Millions of Americans will deck the halls for the upcoming holiday season, but every year Mother Nature threatens to play the role of Grinch with outdoor displays.
From abnormally warm temperatures to rain showers, the impacts of adverse weather can affect every aspect from illumination to cutting off electricity needed to power the lights.
The U.S. Department of Energy reports American consumers are switching from incandescent to more energy-efficient LED bulbs, but the change does mean homeowners will be immune from issues.
Christmas lights and ornaments are pictured in a house in Dyker Heights neighborhood in Brooklyn, New York, on December 11, 2021. (Photo by Kena Betancur / AFP via Getty Images)
A common problem seen during wet weather events is the tripping of a home’s ground-fault circuit interrupter (GFCI), which automatically ends the power supply to any strands plugged into the outlet.
The experts at ChristmasDesigners.com say the GFCIs are in place to prevent electrocutions, but the features can be temperamental and an intrusion as small as moisture can cause the entire light display to go dark.
To minimize the chance of a tripping, it’s suggested electric cords be in good working condition, electric outlets have protective bubble covers and lights are as high and dry as possible.
Experts suggest using Christmas lights with an Ingress Protection rating of at least 65.
An IP rating is a standard used to rate an item’s protection against any foreign objects and liquid.
A IP65 rating is considered sufficient enough to protect against most dust and water intrusion.
A weather phenomenon that the southern tier of the country is not immune to is the potential for warm temperatures.
Studies have shown that LEDs can perform better under cooler air temperatures than during warmer conditions.

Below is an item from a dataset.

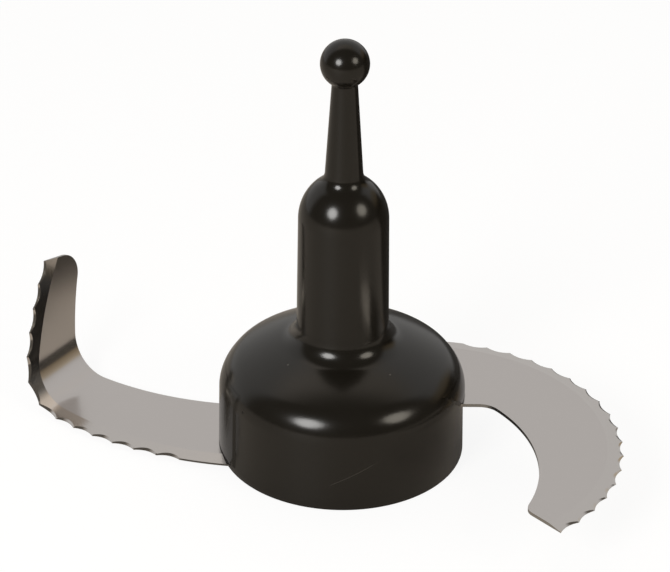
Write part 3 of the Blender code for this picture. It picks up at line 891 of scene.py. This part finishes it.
    def core_out(self, mesh: BMesh, lower: BladeModel, upper: SickleBlade) -> None:
        """Sinks the core-out pockets into the base rim: shallow below the upper blade, none below the lower.

        Args:
            mesh: The turned hub.
            lower: The lower blade.
            upper: The upper blade.
        """
        rib = degrees(self.rib / self.pocket_inner)
        deep, shallow = self.skirt_height - self.pocket_roof, upper.top - upper.sheet - self.pocket_roof
        edge, back = lower.edge_radius - lower.edge_centre[1], lower.back_centre[1] - lower.back_radius
        reach, back_reach, front = (degrees(asin(min(1.0, y / self.pocket_inner))) for y in (edge, back, upper.flank))
        fields = [
            (front, self.shallow_end, shallow),
            (self.shallow_end + rib, 180 - back_reach - rib, deep),
            (180 + reach + rib, 360 + front - rib, deep),
        ]
        for start, end, roof in fields:
            count = max(1, ceil((end - start) / self.pocket_span))
            span = (end - start - rib * (count - 1)) / count
            for i in range(count):
                first = start + i * (span + rib)
                self.sink(mesh, first, first + span, roof)

    def sink(self, mesh: BMesh, start: float, end: float, roof: float) -> None:
        """Sinks one pocket.

        Args:
            mesh: The turned hub.
            start: Direction of its first end.
            end: Direction of its last end.
            roof: Height of its roof.
        """
        chosen = []
        for face in mesh.faces:
            spot = face.calc_center_median()
            on_rim = abs(spot.z) <= TINY and self.pocket_inner < spot.xy.length < self.pocket_outer
            if on_rim and 0 < (bearing(spot.xy) - start) % 360 < end - start:
                chosen.append(face)
        grown = bmesh.ops.extrude_face_region(mesh, geom=chosen)
        verts = [v for v in grown["geom"] if isinstance(v, BMVert)]
        bmesh.ops.translate(mesh, verts=verts, vec=(0, 0, roof))
        bmesh.ops.delete(mesh, geom=chosen, context="FACES")

    def build(self, lower: BladeModel, upper: SickleBlade, bush: "BushModel") -> Piece:
        """Turns the hub and adds its pads and pockets.

        Args:
            lower: The lower blade.
            upper: The upper blade.
            bush: The drive bush.

        Returns:
            The hub.
        """
        mesh = bmesh.new()
        verts = [mesh.verts.new((r, 0, z)) for r, z in self.outer_profile() + self.inner_profile(bush)]
        line = verts + [mesh.edges.new(pair) for pair in zip(verts, verts[1:])]
        bmesh.ops.spin(mesh, geom=line, axis=(0, 0, 1), angle=2 * pi, steps=self.turn_steps, use_merge=True)
        bmesh.ops.remove_doubles(mesh, verts=mesh.verts[:], dist=TINY)
        bmesh.ops.recalc_face_normals(mesh, faces=mesh.faces[:])
        self.core_out(mesh, lower, upper)
        self.raise_pad(mesh, lower.top, LOWER_PAD)
        self.raise_pad(mesh, upper.top, UPPER_PAD)
        bmesh.ops.recalc_face_normals(mesh, faces=mesh.faces[:])
        return finished("hub_moulding", mesh)


@dataclass
class BushModel:
    """The steel bush with two drive flats."""

    radius: float = 0.0102
    length: float = 0.0300
    bore_radius: float = 0.0080
    outer_flat: float = 0.0092
    bore_flat: float = 0.0066
    collar_radius: float = 0.0128
    collar_thickness: float = 0.0025
    chamfer: float = 0.0005
    gap: float = 0.0003
    sides: int = 144

    def place(self, verts: list[BMVert], order: bmesh.types.BMLayerItem, loop: tuple[float, ...]) -> None:
        """Puts one closed loop with two flats in its place.

        Args:
            verts: The loop's vertices.
            order: Layer that holds each vertex's number round the bush.
            loop: Radius of the round stretches, distance of the flats from the axis, and height.
        """
        radius, flat, height = loop
        for vert in verts:
            x, y = polar(radius, 360 * vert[order] / self.sides)
            vert.co = (max(-flat, min(flat, x)), y, height)

    def build(self, foot: float) -> Piece:
        """Extrudes one loop from the collar up and back down through the bore.

        Args:
            foot: Height of its lower end.

        Returns:
            The bush.
        """
        mesh = bmesh.new()
        cut, collar_top, top = self.chamfer, foot + self.collar_thickness, foot + self.length
        collar, outer = (self.collar_radius, self.collar_radius), (self.radius, self.outer_flat)
        bore = (self.bore_radius, self.bore_flat)
        steps = [
            (collar, -cut, foot), (collar, 0, foot + cut), (collar, 0, collar_top), (outer, 0, collar_top),
            (outer, 0, top - cut), (outer, -cut, top), (bore, cut, top), (bore, 0, top - cut), (bore, 0, foot + cut),
            (bore, cut, foot),
        ]
        loops = [(radius + more, flat + more, height) for (radius, flat), more, height in steps]
        order = mesh.verts.layers.int.new("order")
        verts = bmesh.ops.create_circle(mesh, segments=self.sides, radius=self.radius)["verts"]
        for i, vert in enumerate(verts):
            vert[order] = i
        edges = mesh.edges[:]
        self.place(verts, order, loops[0])
        for loop in loops[1:] + loops[:1]:
            grown = bmesh.ops.extrude_edge_only(mesh, edges=edges)["geom"]
            verts = [v for v in grown if isinstance(v, BMVert)]
            edges = [e for e in grown if isinstance(e, BMEdge) and all(v in verts for v in e.verts)]
            self.place(verts, order, loop)
        bmesh.ops.remove_doubles(mesh, verts=mesh.verts[:], dist=TINY)
        bmesh.ops.recalc_face_normals(mesh, faces=mesh.faces[:])
        return finished("bush", mesh)


# Studio


@dataclass(frozen=True)
class Lamp:
    """A soft lamp that faces the rotor."""

    name: str
    direction: Place  # towards the lamp, as the camera sees it
    power: float  # in watts
    tint: Colour


LAMPS = (
    Lamp("left_lamp", (-0.476, 0.075, 0.876), 10.0, (1.0, 0.99, 0.97)),
    Lamp("right_lamp", (0.7185, 0.20, 0.666), 3.9, (1.0, 0.93, 0.80)),
)


@dataclass
class Studio:
    """Pale floor, soft light and the camera.

    Pairs of numbers are the two ends of a gradual change. In the room they are parts of the unit direction.
    """

    camera_at: Place = (0.0, -0.83884, 0.54437)
    aim: Place = (-0.00245, 0.0, 0.05697)
    roll: float = 0.433
    lens: float = 170.58
    sensor: float = 36.0
    clip: Point = (0.05, 20.0)
    lamp_distance: float = 1.3
    lamp_size: float = 0.56
    floor_radius: float = 2.5
    floor_gap: float = 0.0002  # below the base rim
    floor_roughness: float = 0.6
    paper: Colour = (0.92, 0.91, 0.89)  # the floor as the camera sees it
    table: Colour = (0.58, 0.52, 0.45)  # the floor for all other light
    painted_shadow: Colour = (0.04, 0.035, 0.03)  # painted shadow of the rotor, which darkens the floor behind it on the right
    painted_shadow_x: Point = (0.000, 0.030)  # it comes in towards the right
    painted_shadow_y: Point = (0.030, 0.045)  # and towards the back
    glow: float = 1.06  # strength of the plain white that is mixed into the floor
    floor_white: float = 0.85  # its share in what the camera sees of the floor
    floor_mirrored: float = 0.06  # its share in reflections of the floor
    wall: Colour = (0.66, 0.65, 0.635)
    right_wall: tuple[tuple[float, Colour], ...] = (  # by Z, from the horizon up
        (0.0, (0.02, 0.017, 0.013)), (0.17, (0.03, 0.025, 0.02)), (0.22, (0.42, 0.31, 0.18)),
        (0.42, (0.58, 0.49, 0.36)), (0.50, wall),
    )
    right_from: Point = (0.60, 0.75)  # X over which the right wall takes over
    ceiling: tuple[Colour, Colour] = ((1.00, 0.90, 0.80), (0.70, 0.62, 0.52))  # on the left and the right
    ceiling_turn: Point = (-0.4, 0.5)  # X over which its colour changes
    ceiling_from: Point = (0.76, 0.88)  # Z over which it takes over from the walls
    near_side: Colour = (0.11, 0.10, 0.085)  # the room on the camera's side
    behind: Point = (0.06, 0.26)  # Y over which that side ends

    def place_camera(self) -> Matrix:
        """Sets the camera up and returns its turn."""
        up = Vector((0, 0, 1))
        at, aim = Vector(self.camera_at) + up * BASE, Vector(self.aim) + up * BASE
        forward = (aim - at).normalized()
        right = forward.cross(up).normalized()
        level = Matrix((right, right.cross(forward), -forward)).transposed()
        facing = level @ Matrix.Rotation(radians(self.roll), 3, "Z")
        data = bpy.data.cameras.new("camera")
        data.lens, data.sensor_width = self.lens, self.sensor
        data.clip_start, data.clip_end = self.clip
        camera = bpy.data.objects.new("camera", data)
        camera.matrix_world = Matrix.Translation(at) @ facing.to_4x4()
        bpy.context.scene.collection.objects.link(camera)
        bpy.context.scene.camera = camera
        return facing

    def hang_lamp(self, lamp: Lamp, facing: Matrix) -> None:
        """Hangs a lamp.

        Args:
            lamp: The lamp.
            facing: The camera's turn.
        """
        data = bpy.data.lights.new(lamp.name, "AREA")
        data.shape, data.size = "DISK", self.lamp_size
        data.energy, data.color = lamp.power, lamp.tint
        hung = bpy.data.objects.new(lamp.name, data)
        towards = (facing @ Vector(lamp.direction)).normalized()
        spot = Vector((0, 0, BASE + self.aim[2])) + towards * self.lamp_distance
        hung.matrix_world = Matrix.Translation(spot) @ towards.to_track_quat("Z", "Y").to_matrix().to_4x4()
        hung.visible_camera = False
        bpy.context.scene.collection.objects.link(hung)

    def lay_floor(self) -> None:
        """A round pale floor that reads white and keeps the rotor's shadow, with a painted shadow added behind the
        rotor on the right.
        """
        mesh = bmesh.new()
        bmesh.ops.create_circle(mesh, cap_ends=True, segments=96, radius=self.floor_radius)
        floor = finished("floor", mesh)
        material, tree, shader = principled("pale_floor")
        shader.inputs["Roughness"].default_value = self.floor_roughness
        path = add(tree, "LightPath").outputs
        x, y, _ = add(tree, "SeparateXYZ", {0: add(tree, "TexCoord").outputs["Object"]}).outputs
        # Painted shadow: behind the rotor on the right the floor turns dark in reflections and bounced light, and mixes
        # in less white there.
        painted_shadow = calc(tree, "MULTIPLY", remap(tree, x, self.painted_shadow_x), remap(tree, y, self.painted_shadow_y))
        paper = blend(tree, path["Is Camera Ray"], blend(tree, painted_shadow, self.table, self.painted_shadow), self.paper)
        tree.links.new(paper, shader.inputs["Base Color"])
        mirrored = calc(tree, "MAXIMUM", path["Is Glossy Ray"], path["Is Transmission Ray"])
        mirrored = calc(tree, "MULTIPLY", mirrored, calc(tree, "SUBTRACT", 1.0, painted_shadow))
        seen = calc(tree, "MULTIPLY", path["Is Camera Ray"], self.floor_white)
        share = calc(tree, "MAXIMUM", seen, calc(tree, "MULTIPLY", mirrored, self.floor_mirrored))
        white = add(tree, "Emission", {"Color": (1.0, 1.0, 1.0, 1.0), "Strength": self.glow})
        mixed = add(tree, "MixShader", {0: share, 1: shader.outputs[0], 2: white.outputs[0]})
        tree.links.new(mixed.outputs[0], tree.nodes["Material Output"].inputs["Surface"])
        floor.location.z = -self.floor_gap
        floor.data.materials.append(material)

    def light_world(self) -> None:
        """Pale room behind and above, dark room on the camera's side and low down on the right."""
        world = bpy.data.worlds.new("room")
        bpy.context.scene.world = world
        world.use_nodes = True
        tree = world.node_tree
        x, y, z = add(tree, "SeparateXYZ", {0: add(tree, "TexCoord").outputs["Generated"]}).outputs
        right = add(tree, "ValToRGB", {0: z})
        for i, (height, colour) in enumerate(self.right_wall):
            stop = right.color_ramp.elements[i] if i < 2 else right.color_ramp.elements.new(height)
            stop.position, stop.color = height, (*colour, 1.0)
        sides = blend(tree, remap(tree, x, self.right_from), self.wall, right.outputs[0])
        ceiling = blend(tree, remap(tree, x, self.ceiling_turn), *self.ceiling)
        above = blend(tree, remap(tree, z, self.ceiling_from), sides, ceiling)
        lit = blend(tree, remap(tree, y, self.behind), self.near_side, above)
        camera_ray = add(tree, "LightPath").outputs["Is Camera Ray"]
        tree.links.new(blend(tree, camera_ray, lit, (1.0, 1.0, 1.0)), tree.nodes["Background"].inputs["Color"])

    def set_up(self) -> None:
        """Builds the whole studio."""
        bpy.context.scene.view_settings.view_transform = "Standard"
        facing = self.place_camera()
        for lamp in LAMPS:
            self.hang_lamp(lamp, facing)
        self.lay_floor()
        self.light_world()


def main() -> None:
    """Builds the rotor's pieces and the studio round them."""
    logging.basicConfig(level=logging.INFO, format="%(name)s: %(message)s")
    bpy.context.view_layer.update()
    Studio().set_up()
    lower = CurledBlade(
        name="lower_blade", top=0.0024, edge_centre=(-0.0220, 0.0842), edge_radius=0.1010,
        back_centre=(-0.0259, 0.1074), back_radius=0.0896, root=-92.3, back_root=-90.0,
        teeth=-106.3, tip=-163.9, cut=44.5, corner=0.0065,
    )
    upper = SickleBlade(
        name="upper_blade", top=0.0201, edge_centre=(0.0245, -0.0300), edge_radius=0.0610,
        back_centre=(0.0074, -0.0434), back_radius=0.0518, root=94.0, back_root=0.0,
        teeth=76.7, tip=-49.7, cut=132.2, corner=0.0040,
    )
    bush, hub = BushModel(), HubModel()
    dressed(hub.build(lower, upper, bush), "hub", [BlackMoulding().material()])
    dressed(bush.build(hub.roof_top), "drive_bush", [BUSH_STEEL.material()])
    for blade in (lower, upper):
        steels = [steel.material() for steel in (BRIGHT_SHEET, GROUND_STEEL, CUT_STEEL)]  # in the order of Surface
        dressed(blade.build(), blade.name, steels)


if __name__ == "__main__":
    main()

The staff at LED Lights Unlimited said the colder air can put less stress on bulbs, making them last longer, and their high intensity will make any display more sparkling.
More modern LEDs appear to be better able to handle temperature extremes than incandescent lights.
Average date of the first snowfall of the season. (FOX Weather)
If it isn’t the rain or temperatures causing issues, sometimes the wind can play havoc with decorations.
When the forecast calls for either breezy or windy conditions, objects that aren’t properly secured can easily be pushed around and end up being blown down the street.
The experts at Christmas Central have several tips to keep those giant inflatables from flying away.
The holiday experts suggest using stakes, sandbags and even twine to keep the blow up figures in place and these techniques usually work as long as winds don't reach severe status.
But if you want guaranteed success, you might have to temporarily store the holiday decorations until the threat of significant wind passes.